その頃には画家に転向していたようであり、2000年代以降目立った情報は伝えられていない。90年代にMarquee誌記者の取材を受けた際に「太陽と戦慄パート1」の冒頭で使用していたカリンバをいとも簡単におみやげにさせてしまう辺り古いキャリアを割り切っている様子が伺える。
演奏スタイル[編集]
独特のタイム感による豪快で自由なヘタウマドラミングが特徴であり、ビル・ブルーフォードに多大な影響を与えた。ドラムセットの周囲に大量のパーカッションや大小の銅鑼や鉄板に鎖、パイプや風船に笛、笑い袋にトロンボーンなどのありとあらゆる楽器や小道具を配し、リズムキープをビルに任せるとそれらを効果的に用いることによって演奏を演出し、時に40分以上にわたる即興演奏を扇動する役割を担った。一方でフリー・ミュージックでは人声(ヴォーカル)の魅力が忘れられがちであるとの意見も持っており、バンドのバランスも考慮していたようである。

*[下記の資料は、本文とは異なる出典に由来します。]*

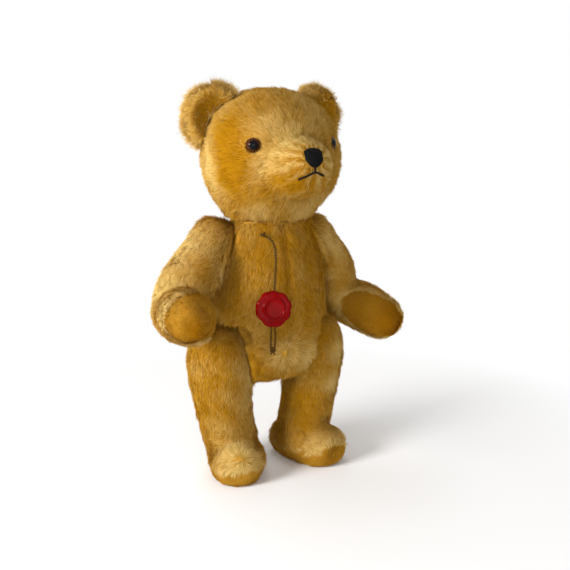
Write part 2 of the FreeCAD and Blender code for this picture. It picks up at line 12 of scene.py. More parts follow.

またサルバドール・ダリばりのピンとした口髭を立て、ローライズのパンツの上に素肌で毛皮をまとった野人のごとき衣装、足元の麻袋から落ち葉を取り出して撒き散らす意味不明な演出や、鎖を振り回しながら客席に飛び降り、その鎖で鉄板を叩いたかと思うと絶叫し口から突如血を吐いてドラムセットに倒れ込むなど、後のキッスなどをはるかに上回る過激なパフォーマンスが評判となった。
後の評価[編集]
当初ロバート・フリップによる5人体制はジェイミーのパーカッションやデヴィッド・クロスのバイオリンによる繊細な演奏とビルのドラム、ジョン・ウェットンのベースによる大音量のリズム隊の対比というダイナミックレンジの非常に広い音楽が特徴であったが、ジェイミーの早すぎる脱退により1973年の時点でバンドは早くも水面下ではバランスを失いつつあったといえる。
さらにバンドの本格的な北米進出によって聴衆の求める音楽が大音量のヘヴィー・メタル的なものであったため、居場所を失ったクロスの脱退とバンド崩壊につながる要因となった。 またジェイミー加入によるツイン・ドラム制は後の「ダブルトリオ・クリムゾン」などに引き継がれる原型となり、キング・クリムゾンの歴史において彼はたった七ヶ月間という短期間のみ在籍した異分子的存在であるにも関わらず、その影響力は現在も及んでいる。